Under the indentures (including the applicable supplemental indentures) governing the senior notes due 2034, 2043 and 2044 identified in the table above (the Public Senior Notes), each series of Public Senior Notes is guaranteed by CF Holdings. Under the terms of the indenture governing the 4.500% senior secured notes due December 2026 (the 2026 Notes) identified in the table above, the 2026 Notes are guaranteed by CF Holdings.
Interest on the Public Senior Notes and the 2026 Notes is payable semiannually, and the Public Senior Notes and the 2026 Notes are redeemable at our option, in whole at any time or in part from time to time, at specified make-whole redemption prices.

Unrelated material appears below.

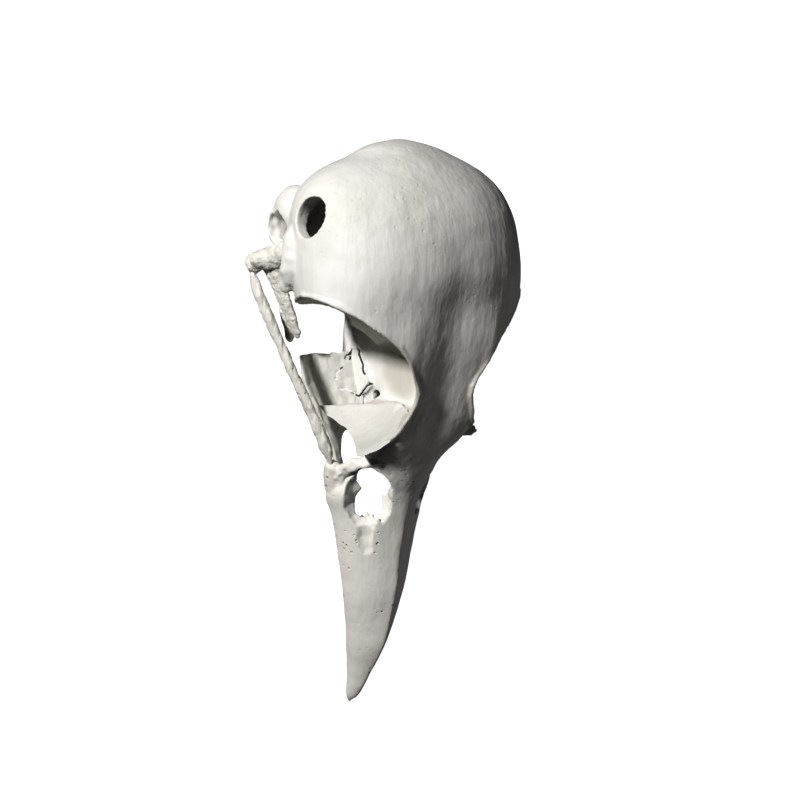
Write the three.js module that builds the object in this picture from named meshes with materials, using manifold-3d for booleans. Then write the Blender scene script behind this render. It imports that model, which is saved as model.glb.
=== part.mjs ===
// Skull of a small crow without the lower jaw. Millimetres, +X along the beak, +Y to its left, +Z up.
// Adult bird: braincase, eye-socket walls and beak are fused bone, the cheek, palate and
// jaw-joint bones are separate. Two drilled holes run through the sides of the braincase.
import * as THREE from "three";
import Module from "manifold-3d";

const wasm = await Module();
wasm.setup();

const BACK_X = 0.6;           // rearmost point of the head
const TIP_X = 68.5;           // tip of the beak
const FLOOR_Z = 0.12;         // level of the jaw joints and beak tip, on which the skull rests
const HEAD_RINGS = 40;        // cross-sections along the head, closer together at the back
const HEAD_AROUND = 28;       // facets round each of them
const REAR_CROWDING = 0.78;
const GAP = 0.3;              // clearance left where two bones meet
const BEAK_HINGE_X = 34.6;    // bending line between forehead and beak
const BORE_X = 8.6;           // drilled hole through the temples
const BORE_Z = 12.6;
const BORE_RADIUS = 2.0;
const SEPTUM_THICKNESS = 1.0; // bone wall between the eye sockets
const SOCKET_WALL = 0.9;      // front wall of each eye socket

// Profile of the head at stations along its length: crown, widest level, base, half width.
const STATIONS = [
  BACK_X, 1.4, 2.6, 3.6, 5.5, 8, 10, 14, 18, 22, 26,
  30, 33, 36, 39, 42, 47, 53, 59, 64, 67, TIP_X,
];
const CROWN = [
  10.8, 13.6, 15.4, 16.8, 18.7, 20.4, 21.1, 21.5, 20.7, 20.2, 19.4,
  18.3, 16.6, 14.4, 12.5, 11.5, 10.5, 9.3, 7.1, 4, 1.8, 0.3,
];
const WIDEST = [
  10.8, 11, 11.2, 11.2, 11.2, 11.6, 12.2, 13, 14.1, 15.5, 16.6,
  16.2, 14.2, 9.3, 5.9, 5.6, 5.4, 4.9, 3.3, 1.7, 0.6, 0.2,
];
const BASE = [
  10.8, 8.2, 6.6, 5, 3.2, 2.3, 2, 1.8, 2.2, 4, 6,
  6.5, 6.8, 6.6, 5.6, 5.3, 4.6, 3.4, 2.2, 1, 0.3, 0.1,
];
const HALF_WIDTH = [
  0, 3.9, 6.3, 8.8, 11.5, 12.8, 13.2, 13.5, 13.1, 12, 8.8,
  6.3, 5.6, 5, 6.8, 5.9, 4.8, 3.7, 2.3, 1.2, 0.7, 0,
];
const FURROW_END = 40;
const FURROW_STATIONS = [0, 9, 14, 18, 26, 30, 36, FURROW_END];
const FURROW_DEPTH = [0, 0, 0.6, 0.9, 0.9, 0.7, 0.3, 0];
const FURROW_SPREAD = 2.2;

const sample = (at, values, x) => new THREE.CubicInterpolant(at, values, 1).evaluate(x)[0];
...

On April 21, 2022, we redeemed in full all of the $500 million outstanding principal amount of the 3.450% senior notes due June 2023 (the 2023 Notes) in accordance with the optional redemption provisions in the indenture governing the 2023 Notes. The total aggregate redemption price paid in connection with the April 2022 redemption of the 2023 Notes, which was funded with cash on hand, was $513 million, including accrued interest. As a result, we recognized a loss on debt extinguishment of $8 million, consisting primarily of the premium paid on the redemption of the $500 million principal amount of the 2023 Notes prior to their scheduled maturity.